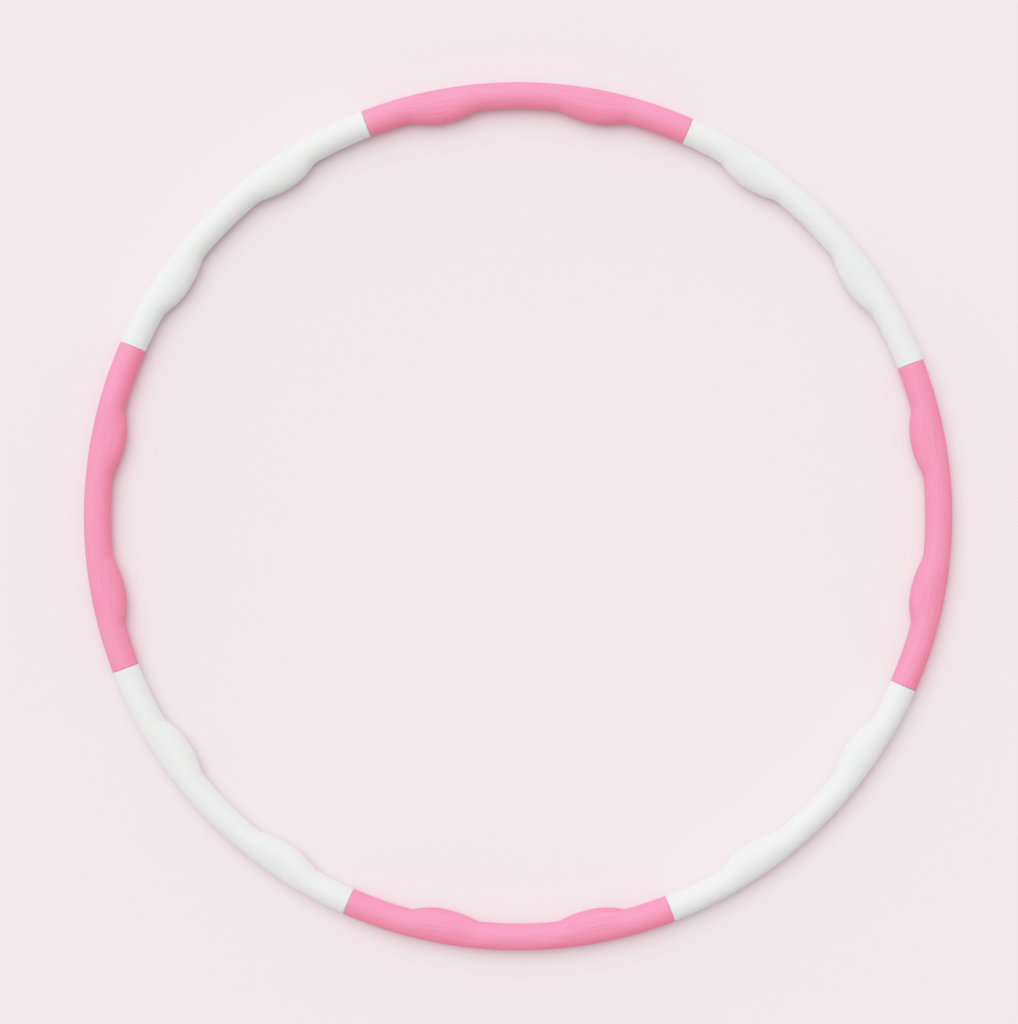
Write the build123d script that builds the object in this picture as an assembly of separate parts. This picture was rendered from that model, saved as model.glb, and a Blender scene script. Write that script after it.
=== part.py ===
from build123d import *
from math import degrees
import os

# A take-apart exercise hoop: eight equal foam-covered tube sections, each with two inner bumps,
# plugged end to end and locked by a spring clip with a release button on the underside.
# Millimetres. The hoop lies flat, its axis is +Z, and the origin is the middle of the ring.

# Ring
OUTER_DIAMETER = 950.0
SECTION_COUNT = 8
SECTION_ANGLE = 360 / SECTION_COUNT
FIRST_SECTION_START = -90 - SECTION_ANGLE / 2      # section 1 is centred on -Y
JOINT_GAP = 0.3                                    # between two sections' end faces

# Foam sleeve
FOAM_RADIUS = 14.75                                # outside radius of the round sleeve
BUMP_HEIGHT = 8.3                                  # a bump's rise above the sleeve's inner side
BUMP_CURVE_RADIUS = 79.0                           # curve of a bump's crest, seen along the axis
BUMP_ANGLES = (13.5, 34.1)                         # bump centres, from the section's first end
BUMP_HALF_SWEEP = 30.0                             # of the arc that makes a bump
BUMP_TUBE_RADIUS = 14.6                            # just under FOAM_RADIUS, so faces don't coincide

# Core tube
CORE_RADIUS = 10.5
CORE_BORE_RADIUS = 7.5
SOCKET_RADIUS = 8.2                                # straight bore that takes the next plug
SOCKET_DEPTH = 32.0
SOCKET_LEAD_IN = 0.8
SEAT_DEPTH = 24.0                                  # straight bore that holds the section's plug

# Plug: its rear half is pinned in the core tube, its front half is the spigot
PLUG_RADIUS = 8.1
PLUG_BORE_RADIUS = 6.2
SPIGOT_LENGTH = 30.0
SPIGOT_NOSE = 1.2
GROOVE_WIDTH = 1.6                                 # two lengthwise relief grooves
GROOVE_DEPTH = 0.6
PIN_RADIUS = 1.5
PIN_LENGTH = 19.6
PIN_SETBACKS = (8.0, 16.0)                         # behind the joint plane

# Spring clip: a U of strip steel with a domed lock nub
STRIP_WIDTH = 5.0
STRIP_THICKNESS = 0.6
CLIP_BEND_RADIUS = 5.2                             # to the middle of the strip
CLIP_BEND_SETBACK = 6.0                            # behind the joint plane
LOCK_REACH = 15.0                                  # joint plane to the middle of nub and button
NUB_LEAF_END = 19.0
BACK_LEAF_END = 12.0
NUB_RADIUS = 2.4
NUB_TIP_Z = -9.8
NUB_HOLE_RADIUS = 2.7                              # through the socket's wall
PLUG_HOLE_RADIUS = 2.6                             # through the spigot's wall

# Release button, seen from below: a cap with a flange that a bezel keeps in
BUTTON_FACE_Z = -14.2
BUTTON_CAP_RADIUS = 3.75
BUTTON_FLANGE_RADIUS = 4.7
BUTTON_FLANGE_Z = (-13.1, -12.3)
BUTTON_STEM_TIP_Z = -9.9
BUTTON_EDGE = 0.4
BUTTON_DISH_DEPTH = 0.35                           # hollow in the face, for a fingertip
BUTTON_DISH_CURVE = 15.0
BEZEL_RADIUS = 6.2
BEZEL_CHAMBER_RADIUS = 5.0
BEZEL_LIP_RADIUS = 4.0
BEZEL_LIP_Z = -13.2
BEZEL_EDGE = 0.5
BEZEL_TOP_Z = -8.0                                 # before the core tube's round is cut away

RING_RADIUS = OUTER_DIAMETER / 2 - FOAM_RADIUS     # to the middle of the tube
GAP_ANGLE = degrees(JOINT_GAP / 2 / RING_RADIUS)
JOINT_CENTRE = Pos(RING_RADIUS, 0, 0)
LAST_JOINT = Rot(0, 0, SECTION_ANGLE) * JOINT_CENTRE
BUTTON_CENTRE = Pos(RING_RADIUS, LOCK_REACH, 0)


def bent_bar(radius):
    """A round bar bent along one whole section, short of both joint planes by half the gap."""
    profile = Plane.XZ * Pos(RING_RADIUS, 0) * Circle(radius)
    bar = revolve(profile, Axis.Z, revolution_arc=SECTION_ANGLE - 2 * GAP_ANGLE)
    return Rot(0, 0, GAP_ANGLE) * bar


def bump(angle):
    """A round bar bent the other way, so that it bulges in towards the ring's middle."""
    tip = RING_RADIUS - FOAM_RADIUS - BUMP_HEIGHT
    axis_x = tip + BUMP_CURVE_RADIUS
    bar_x = BUMP_CURVE_RADIUS - BUMP_TUBE_RADIUS
    profile = Plane.XZ * Pos(-bar_x, 0) * Circle(BUMP_TUBE_RADIUS)
    bar = revolve(profile, Axis.Z, revolution_arc=2 * BUMP_HALF_SWEEP)
    return Rot(0, 0, angle) * Pos(axis_x, 0, 0) * Rot(0, 0, -BUMP_HALF_SWEEP) * bar


def rod_y(radius, start, end):
    """A round rod along Y from start to end."""
    rod = Cylinder(radius, end - start, align=(Align.CENTER, Align.CENTER, Align.MIN))
    return Pos(0, start, 0) * Rot(-90, 0, 0) * rod


def rod_z(radius, low, high):
    """A round rod along Z from low to high."""
    return Pos(0, 0, low) * Cylinder(
        radius, high - low, align=(Align.CENTER, Align.CENTER, Align.MIN))


def plug_pin(setback):
    """A cross pin through the core tube and the plug, behind the joint plane."""
    return Pos(0, -setback, 0) * Rot(0, 90, 0) * Cylinder(PIN_RADIUS, PIN_LENGTH)


def foam_sleeve():
    """The foam cover with its two bumps, its bore and the hole for the button's bezel."""
    sleeve = bent_bar(FOAM_RADIUS)
    for angle in BUMP_ANGLES:
        sleeve += bump(angle)
    sleeve -= bent_bar(CORE_RADIUS)
    sleeve -= BUTTON_CENTRE * rod_z(BEZEL_RADIUS, -2 * FOAM_RADIUS, 0)
    return sleeve


def core_tube():
    """The bent plastic tube: a socket at its first end, and the plug's seat at its last end."""
    tube = bent_bar(CORE_RADIUS) - bent_bar(CORE_BORE_RADIUS)
    lead_in = Cone(SOCKET_RADIUS + SOCKET_LEAD_IN, SOCKET_RADIUS, SOCKET_LEAD_IN,
                   align=(Align.CENTER, Align.CENTER, Align.MIN))
    tube -= JOINT_CENTRE * rod_y(SOCKET_RADIUS, -1, SOCKET_DEPTH)
    tube -= JOINT_CENTRE * Pos(0, JOINT_GAP / 2, 0) * Rot(-90, 0, 0) * lead_in
    tube -= BUTTON_CENTRE * rod_z(NUB_HOLE_RADIUS, -2 * CORE_RADIUS, 0)
    tube -= LAST_JOINT * rod_y(PLUG_RADIUS, -SEAT_DEPTH, 1)
    for setback in PIN_SETBACKS:
        tube -= LAST_JOINT * plug_pin(setback)
    return tube


def plug():
    """The hollow connector that stands out of a section's last end."""
    body = rod_y(PLUG_RADIUS, -SEAT_DEPTH, SPIGOT_LENGTH)
    nose = body.edges().filter_by(GeomType.CIRCLE).sort_by(Axis.Y)[-1]
    body = chamfer(nose, SPIGOT_NOSE)
    body -= rod_y(PLUG_BORE_RADIUS, -SEAT_DEPTH - 1, SPIGOT_LENGTH + 1)
    body -= Pos(0, LOCK_REACH, 0) * rod_z(PLUG_HOLE_RADIUS, -2 * PLUG_RADIUS, 0)
    for side in (-1, 1):
        groove = Box(2 * GROOVE_DEPTH, SPIGOT_LENGTH, GROOVE_WIDTH,
                     align=(Align.CENTER, Align.MIN, Align.CENTER))
        body -= Pos(side * PLUG_RADIUS, 2, 0) * groove
    for setback in PIN_SETBACKS:
        body -= plug_pin(setback)
    return LAST_JOINT * body


def plug_pins():
    """The two pins that hold the plug; the front one also passes through the clip's bend."""
    return [LAST_JOINT * plug_pin(setback) for setback in PIN_SETBACKS]


def spring_clip():
    """The U of strip steel in the plug, with the lock nub on its lower leaf."""
    start = -CLIP_BEND_SETBACK
    outer = CLIP_BEND_RADIUS + STRIP_THICKNESS / 2
    inner = CLIP_BEND_RADIUS - STRIP_THICKNESS / 2
    across = Rot(0, 90, 0)
    bend = across * Cylinder(outer, STRIP_WIDTH) - across * Cylinder(inner, 2 * STRIP_WIDTH)
    bend &= Box(2 * STRIP_WIDTH, outer, 4 * outer, align=(Align.CENTER, Align.MAX, Align.CENTER))
    clip = Pos(0, start, 0) * bend
    for z, end in ((-CLIP_BEND_RADIUS, NUB_LEAF_END), (CLIP_BEND_RADIUS, BACK_LEAF_END)):
        leaf = Box(STRIP_WIDTH, end - start, STRIP_THICKNESS,
                   align=(Align.CENTER, Align.MIN, Align.CENTER))
        clip += Pos(0, start, z) * leaf
    nub = rod_z(NUB_RADIUS, NUB_TIP_Z, -CLIP_BEND_RADIUS)
    tip = nub.edges().filter_by(GeomType.CIRCLE).sort_by(Axis.Z)[0]
    clip += Pos(0, LOCK_REACH, 0) * fillet(tip, NUB_RADIUS / 2)
    return LAST_JOINT * clip


def button_bezel():
    """The ring around the button, seated on the core tube and lipped to keep the button in."""
    ring = rod_z(BEZEL_RADIUS, BUTTON_FACE_Z, BEZEL_TOP_Z)
    rim = ring.edges().filter_by(GeomType.CIRCLE).sort_by(Axis.Z)[0]
    ring = fillet(rim, BEZEL_EDGE)
    ring -= rod_z(BEZEL_CHAMBER_RADIUS, BEZEL_LIP_Z, 0)
    ring -= rod_z(BEZEL_LIP_RADIUS, -2 * FOAM_RADIUS, 0)
    return BUTTON_CENTRE * ring - bent_bar(CORE_RADIUS)


def release_button():
    """The push button: dished face, retaining flange, and the stem that meets the lock nub."""
    low, high = BUTTON_FLANGE_Z
    cap = rod_z(BUTTON_CAP_RADIUS, BUTTON_FACE_Z, low)
    face_edge = cap.edges().filter_by(GeomType.CIRCLE).sort_by(Axis.Z)[0]
    button = fillet(face_edge, BUTTON_EDGE)
    button -= Pos(0, 0, BUTTON_FACE_Z + BUTTON_DISH_DEPTH - BUTTON_DISH_CURVE) * Sphere(BUTTON_DISH_CURVE)
    button += rod_z(BUTTON_FLANGE_RADIUS, low, high)
    button += rod_z(NUB_RADIUS, high, BUTTON_STEM_TIP_Z)
    return BUTTON_CENTRE * button


SECTION_PIECES = {
    "foam_sleeve": foam_sleeve(),
    "core_tube": core_tube(),
    "plug": plug(),
    "plug_pins": plug_pins(),
    "spring_clip": spring_clip(),
    "button_bezel": button_bezel(),
    "release_button": release_button(),
}


def save(name, piece, turn):
    """Turn a piece, or a list of alike pieces, to its section and write it."""
    if isinstance(piece, list):
        placed = Compound(children=[Rot(0, 0, turn) * each for each in piece])
    else:
        placed = Rot(0, 0, turn) * piece
    export_step(placed, f"parts/{name}.step")


os.makedirs("parts", exist_ok=True)
for number in range(1, SECTION_COUNT + 1):
    section_turn = FIRST_SECTION_START + (number - 1) * SECTION_ANGLE
    for name, piece in SECTION_PIECES.items():
        save(f"{name}_{number}", piece, section_turn)
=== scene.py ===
"""The looks of a take-apart, foam-covered exercise hoop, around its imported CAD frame. Metres."""
from math import ceil, cos, exp, pi, radians, sin

import bpy
import numpy as np
from mathutils import Matrix, Vector, noise


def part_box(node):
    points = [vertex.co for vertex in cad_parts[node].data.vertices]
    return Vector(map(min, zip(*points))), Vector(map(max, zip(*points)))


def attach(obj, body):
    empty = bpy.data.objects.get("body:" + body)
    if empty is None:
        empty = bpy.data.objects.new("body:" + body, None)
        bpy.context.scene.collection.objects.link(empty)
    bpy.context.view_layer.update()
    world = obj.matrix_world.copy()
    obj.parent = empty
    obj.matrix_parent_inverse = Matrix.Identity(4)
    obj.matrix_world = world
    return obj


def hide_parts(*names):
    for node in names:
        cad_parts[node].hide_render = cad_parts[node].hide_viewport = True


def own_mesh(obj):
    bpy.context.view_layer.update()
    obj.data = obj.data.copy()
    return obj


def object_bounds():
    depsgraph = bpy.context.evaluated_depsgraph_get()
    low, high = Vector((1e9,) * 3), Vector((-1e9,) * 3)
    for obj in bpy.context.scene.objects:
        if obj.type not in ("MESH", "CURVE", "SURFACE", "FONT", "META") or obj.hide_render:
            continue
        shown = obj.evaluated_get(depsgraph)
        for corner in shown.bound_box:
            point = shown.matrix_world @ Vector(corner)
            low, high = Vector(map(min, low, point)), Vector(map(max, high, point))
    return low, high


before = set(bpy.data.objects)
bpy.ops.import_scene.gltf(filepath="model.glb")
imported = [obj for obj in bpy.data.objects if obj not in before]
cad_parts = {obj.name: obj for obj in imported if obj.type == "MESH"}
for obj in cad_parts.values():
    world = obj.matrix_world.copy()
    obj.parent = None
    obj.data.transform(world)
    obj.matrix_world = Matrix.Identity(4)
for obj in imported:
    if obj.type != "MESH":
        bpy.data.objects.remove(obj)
cad_low, cad_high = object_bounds()

# ---------------------------------------------------------------- sizes that follow the frame
SECTIONS = 8
SECTION_ANGLE = 2 * pi / SECTIONS
FIRST_START = -pi / 2 - SECTION_ANGLE / 2          # section 1 is centred on -Y
FOAM_RADIUS = (cad_high.z - cad_low.z) / 2
RING_RADIUS = cad_high.x - FOAM_RADIUS             # to the middle of the tube
FLOOR_Z = cad_low.z
core_low, core_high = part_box("core_tube_1")
CORE_RADIUS = (core_high.z - core_low.z) / 2
bezel_low, bezel_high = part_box("button_bezel_1")
BEZEL_RADIUS = (bezel_high.x - bezel_low.x) / 2
BEZEL_FACE_Z = bezel_low.z


# ---------------------------------------------------------------- pieces and meshes
def add_object(name, data):
    """A new object in the scene, from its mesh, light or camera data."""
    piece = bpy.data.objects.new(name, data)
    bpy.context.scene.collection.objects.link(piece)
    return piece


def paint(piece, material):
    """Give a piece one material in place of any it has."""
    piece.data.materials.clear()
    piece.data.materials.append(material)


def apply_modifiers(piece):
    """Replace a piece's mesh by its evaluated one, with no modifier left."""
    graph = bpy.context.evaluated_depsgraph_get()
    mesh = bpy.data.meshes.new_from_object(piece.evaluated_get(graph))
    piece.modifiers.clear()
    piece.data = mesh


def ring_quads(starts, columns, flip=False):
    """Quads between closed rings of points, each ring and the next, given where the rings start."""
    faces = []
    for ring, beyond in zip(starts, starts[1:]):
        for column in range(columns):
            following = (column + 1) % columns
            quad = [ring + column, ring + following, beyond + following, beyond + column]
            faces.append(quad[::-1] if flip else quad)
    return faces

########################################

DIRECTION: Beginning with the line containing "for number in" and ending with the line containing "depsgraph = bpy.context.evaluated_depsgraph_get()", extract those lines exactly from the listing above, and only those.

THE COMPLETED TASK:
for number in range(1, SECTION_COUNT + 1):
    section_turn = FIRST_SECTION_START + (number - 1) * SECTION_ANGLE
    for name, piece in SECTION_PIECES.items():
        save(f"{name}_{number}", piece, section_turn)
=== scene.py ===
"""The looks of a take-apart, foam-covered exercise hoop, around its imported CAD frame. Metres."""
from math import ceil, cos, exp, pi, radians, sin

import bpy
import numpy as np
from mathutils import Matrix, Vector, noise


def part_box(node):
    points = [vertex.co for vertex in cad_parts[node].data.vertices]
    return Vector(map(min, zip(*points))), Vector(map(max, zip(*points)))


def attach(obj, body):
    empty = bpy.data.objects.get("body:" + body)
    if empty is None:
        empty = bpy.data.objects.new("body:" + body, None)
        bpy.context.scene.collection.objects.link(empty)
    bpy.context.view_layer.update()
    world = obj.matrix_world.copy()
    obj.parent = empty
    obj.matrix_parent_inverse = Matrix.Identity(4)
    obj.matrix_world = world
    return obj


def hide_parts(*names):
    for node in names:
        cad_parts[node].hide_render = cad_parts[node].hide_viewport = True


def own_mesh(obj):
    bpy.context.view_layer.update()
    obj.data = obj.data.copy()
    return obj


def object_bounds():
    depsgraph = bpy.context.evaluated_depsgraph_get()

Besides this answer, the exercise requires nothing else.